Strap-on briefly experimented with more than a year ago and, psychologically, this did more harm than good - a mechanical exercise with prolonged silence after 'sex' after which frustration grew leading us to the above mentioned and ongoing 'shutting down' e.g. his asexual stage caused by self-inflicting blame is how I described it to him.
(Could be wrong on this but, in my opinion, strap-on can only be good for healthy sexual relationships. Useless kinky distraction otherwise.)
"The" young man: there is a real boy at the centre of my sexual fantasies recently and who is so much younger that he was probably learning to walk at the time of my graduation 20 years ago. I don't know his name, I think he is single (I occasionally see him in the Olympic swimming pool during mixed lane-swimming sessions, no g/f in sight, he must be a student - we women have our proximity radars, too.).
I never spoke with him and it may well happen that I never come across him again but I am now finding myself wanting to be taken by (someone like!) him roughly.
I think of sex with him all the time now, at work, at home, when driving on the way in between the two, when watching kids playing football (soccer), when watching tv, when going to bed, when waking up.....
Yet, I cannot and do not want to cheat even if I knew I could, my husband is a wonderful person and didn't deserve that. If the alternative is no proper sex ever again, so be it, I'll just carry on like this for as long as I can.
Completely driving myself to insanity about how to ask for husband's permission to approach the boy if/when I meet him next time.

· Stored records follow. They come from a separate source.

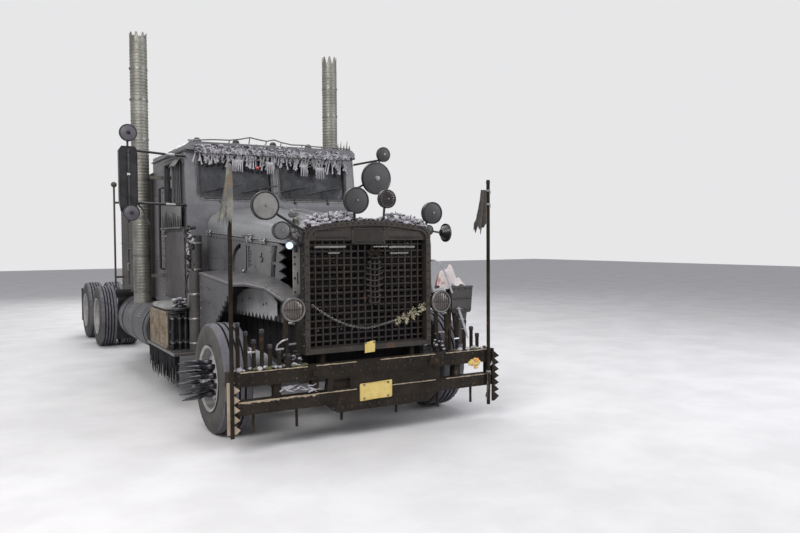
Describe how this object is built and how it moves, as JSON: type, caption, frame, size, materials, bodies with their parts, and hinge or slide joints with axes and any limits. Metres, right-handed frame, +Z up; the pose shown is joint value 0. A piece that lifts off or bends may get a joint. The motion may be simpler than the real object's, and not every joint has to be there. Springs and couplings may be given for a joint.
{
  "type": "semi truck tractor unit",
  "caption": "Long-nosed three-axle road tractor with sleeper, tall exhaust stacks, mesh grille, rail bumper and spiked wheel covers.",
  "frame": {"origin": "middle of the bounding box on the ground", "axes": "the truck faces -Y, +X is its left side, +Z is up"},
  "size_m": [3.44, 9.5, 4.24],
  "materials": {
    "frame_steel": "satin, dusty",
    "engine_iron": "rough",
    "radiator_metal": "dull",
    "tyre_rubber": "dusty",
    "wheel_steel": "weathered",
    "grille_paint": "rusty satin",
    "mesh_steel": "rusty",
    "hood_paint": "satin, worn",
    "fender_paint": "satin, worn",
    "rusty_steel": "rusty",
    "lamp_metal": "satin",
    "mirror_metal": "satin",
    "cab_paint": "satin, worn",
    "floor_steel": "matt",
    "window_glass": "smoked",
    "sleeper_paint": "dusty satin",
    "seat_fabric": "woven",
    "dash_plastic": "matt",
    "tank_metal": "satin, worn",
    "box_steel": "satin, worn",
    "stack_steel": "weathered",
    "plate_steel": "greasy",
    "flap_rubber": "dusty"
  },
  "bodies": {
    "chassis": {"air_tanks": "frame_steel", "bumper": "rusty_steel", "cab_back": "cab_paint", "cab_floor": "floor_steel", "cab_front": "cab_paint", "cab_roof": "cab_paint", "cab_sides": "cab_paint", "dashboard": "dash_plastic", "drive_axles": "frame_steel", "driveline": "frame_steel", "engine": "engine_iron", "exhaust_stacks": "stack_steel", "fenders": "fender_paint", "fifth_wheel_base": "frame_steel", "frame": "frame_steel", "front_axle": "frame_steel", "fuel_tanks": "tank_metal", "grille_mesh": "mesh_steel", "grille_shell": "grille_paint", "headlamps": "lamp_metal", "hood_sides": "hood_paint", "hood_spine": "hood_paint", "mirror_left": "mirror_metal", "mirror_right": "mirror_metal", "mud_flaps": "flap_rubber", "radiator": "radiator_metal", "seats": "seat_fabric", "side_boxes": "box_steel", "side_mirror_left": "mirror_metal", "sleeper": "sleeper_paint", "spot_lamps": "lamp_metal", "tandem_springs": "frame_steel", "windshield": "window_glass"},
    "steer_left": {"knuckle_left": "frame_steel"},
    "steer_right": {"knuckle_right": "frame_steel"},
    "front_wheel_left": {"front_wheel_left": "wheel_steel", "front_tyre_left": "tyre_rubber"},
    "front_wheel_right": {"front_wheel_right": "wheel_steel", "front_tyre_right": "tyre_rubber"},
    "drive_wheel_front_left": {"drive_wheel_front_left": "wheel_steel", "drive_tyres_front_left": "tyre_rubber"},
    "drive_wheel_front_right": {"drive_wheel_front_right": "wheel_steel", "drive_tyres_front_right": "tyre_rubber"},
    "drive_wheel_back_left": {"drive_wheel_back_left": "wheel_steel", "drive_tyres_back_left": "tyre_rubber"},
    "drive_wheel_back_right": {"drive_wheel_back_right": "wheel_steel", "drive_tyres_back_right": "tyre_rubber"},
    "door_left": {"door_left": "cab_paint", "door_glass_left": "window_glass"},
    "door_right": {"door_right": "cab_paint", "door_glass_right": "window_glass"},
    "hood_left": {"hood_left": "hood_paint"},
    "hood_right": {"hood_right": "hood_paint"},
    "fifth_wheel": {"fifth_wheel_plate": "plate_steel"}
  },
  "joints": [
    {"name": "steer_left_kingpin", "type": "hinge", "parent": "chassis", "child": "steer_left", "pos_m": [0.915, -3.85, 0.5], "axis": [0, 0, 1], "range_deg": [-30, 30]},
    {"name": "front_wheel_left_roll", "type": "hinge", "parent": "steer_left", "child": "front_wheel_left", "pos_m": [1.11, -3.85, 0.5], "axis": [1, 0, 0], "continuous": true},
    {"name": "drive_wheel_front_left_roll", "type": "hinge", "parent": "chassis", "child": "drive_wheel_front_left", "pos_m": [0.94, 2.78, 0.5], "axis": [1, 0, 0], "continuous": true},
    {"name": "drive_wheel_back_left_roll", "type": "hinge", "parent": "chassis", "child": "drive_wheel_back_left", "pos_m": [0.94, 4.1, 0.5], "axis": [1, 0, 0], "continuous": true},
    {"name": "door_left_hinge", "type": "hinge", "parent": "chassis", "child": "door_left", "pos_m": [1.036, -2.25, 1.9], "axis": [0, 0, -1], "range_deg": [0, 65]},
    {"name": "hood_left_hinge", "type": "hinge", "parent": "chassis", "child": "hood_left", "pos_m": [0.033, -4.49, 1.895], "axis": [0, -0.9934, -0.1148], "range_deg": [0, 65]},
    {"name": "steer_right_kingpin", "type": "hinge", "parent": "chassis", "child": "steer_right", "pos_m": [-0.915, -3.85, 0.5], "axis": [0, 0, 1], "range_deg": [-30, 30]},
    {"name": "front_wheel_right_roll", "type": "hinge", "parent": "steer_right", "child": "front_wheel_right", "pos_m": [-1.11, -3.85, 0.5], "axis": [1, 0, 0], "continuous": true},
    {"name": "drive_wheel_front_right_roll", "type": "hinge", "parent": "chassis", "child": "drive_wheel_front_right", "pos_m": [-0.94, 2.78, 0.5], "axis": [1, 0, 0], "continuous": true},
    {"name": "drive_wheel_back_right_roll", "type": "hinge", "parent": "chassis", "child": "drive_wheel_back_right", "pos_m": [-0.94, 4.1, 0.5], "axis": [1, 0, 0], "continuous": true},
    {"name": "door_right_hinge", "type": "hinge", "parent": "chassis", "child": "door_right", "pos_m": [-1.036, -2.25, 1.9], "axis": [0, 0, 1], "range_deg": [0, 65]},
    {"name": "hood_right_hinge", "type": "hinge", "parent": "chassis", "child": "hood_right", "pos_m": [-0.033, -4.49, 1.895], "axis": [0, 0.9934, 0.1148], "range_deg": [0, 65]},
    {"name": "fifth_wheel_rock", "type": "hinge", "parent": "chassis", "child": "fifth_wheel", "pos_m": [0, 3.44, 1.11], "axis": [1, 0, 0], "range_deg": [-12, 12]}
  ],
  "couplings": [
    {"joint": "steer_right_kingpin", "follows": "steer_left_kingpin", "ratio": 1}
  ]
}
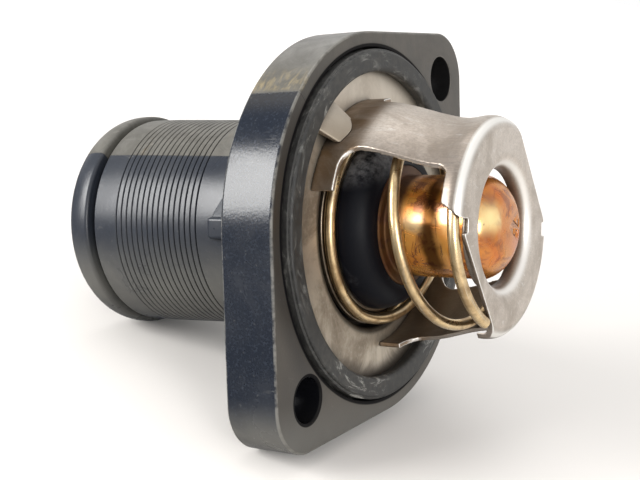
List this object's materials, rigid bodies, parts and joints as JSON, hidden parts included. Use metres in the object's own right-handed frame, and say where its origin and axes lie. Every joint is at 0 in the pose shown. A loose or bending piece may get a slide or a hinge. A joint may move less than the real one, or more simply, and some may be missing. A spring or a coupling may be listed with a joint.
{
  "type": "engine thermostat with outlet housing",
  "caption": "Engine coolant thermostat: a wax capsule, spring and valve in a steel bridge frame, sealed in a black plastic flange with bolt ears and a grooved hose neck.",
  "frame": {"origin": "centre of the hose end of the neck, on the valve axis; the flange face lies 56.6 mm above it", "axes": "+Z along the valve axis towards the wax capsule, -Z towards the hose end; +X towards the larger bolt hole; +Y completes a right-handed frame"},
  "size_m": [0.0896, 0.0674, 0.0807],
  "materials": {
    "housing_plastic": "black glass-filled nylon with a soft sheen",
    "seal_rubber": "matt black, scuffed",
    "plate_steel": "matt grey-beige sheet",
    "frame_steel": "brushed stainless sheet",
    "spring_steel": "yellowish passivated wire",
    "disc_steel": "dull brown-grey sheet",
    "valve_rubber": "black moulded rubber",
    "cup_copper": "burnished copper alloy",
    "wax": "pale wax",
    "diaphragm_rubber": "black rubber",
    "gel": "greenish transfer gel",
    "plug_rubber": "black rubber",
    "washer_plastic": "white low-friction plastic",
    "guide_brass": "turned brass",
    "piston_steel": "polished stainless"
  },
  "bodies": {
    "housing": {"housing": "housing_plastic", "flange_seal": "seal_rubber", "seat_plate": "plate_steel", "bridge_frame": "frame_steel", "main_spring": "spring_steel", "piston": "piston_steel", "rubber_plug": "plug_rubber", "anti_extrusion_washer": "washer_plastic"},
    "capsule": {"valve_disc": "disc_steel", "valve_rubber": "valve_rubber", "capsule_cup": "cup_copper", "wax_charge": "wax", "diaphragm": "diaphragm_rubber", "transfer_gel": "gel", "capsule_guide": "guide_brass"}
  },
  "joints": [
    {"name": "valve_lift", "type": "slide", "parent": "housing", "child": "capsule", "axis": [0, 0, 1], "range_m": [0, 0.008], "stiffness_N_per_m": 2900, "springref_m": -0.01, "deforming": ["main_spring"]}
  ]
}
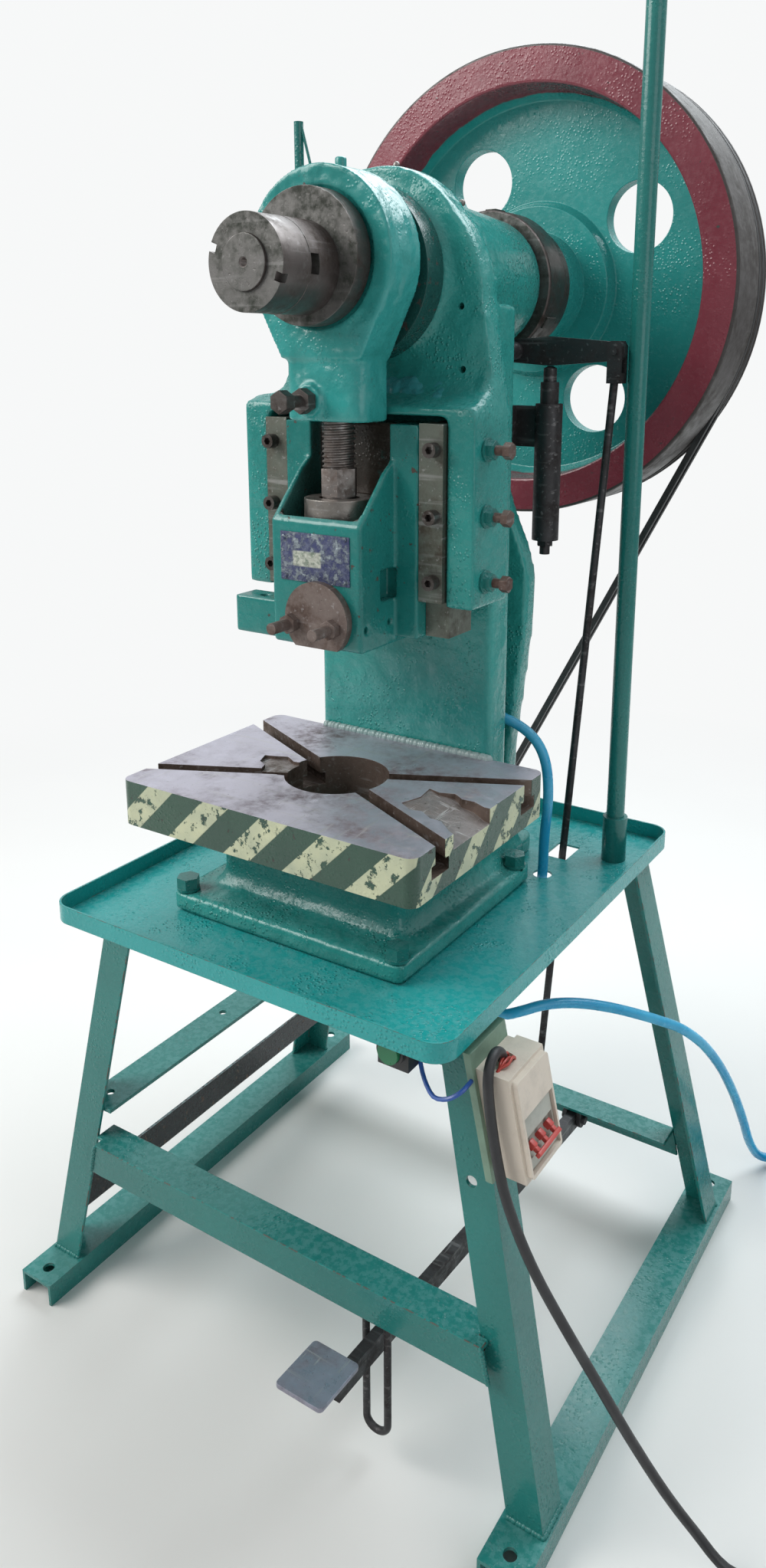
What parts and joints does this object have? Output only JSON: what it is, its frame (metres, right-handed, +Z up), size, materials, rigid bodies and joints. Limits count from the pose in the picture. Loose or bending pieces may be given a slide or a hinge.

I still love everything about my husband and enjoy in everything else and every moment when we are together - all I now want to add is sex (not often really) with the boy and keep everything else as it is - with husband's knowledge.
I was warmed up by the suggestion of 'swinging' alternative, 1+2 me, boy and husband present, watching or participating as also suggested here... why not? that would be wonderful if it could only work.
I was on the verge of asking several times but couldn't have brought the subject up.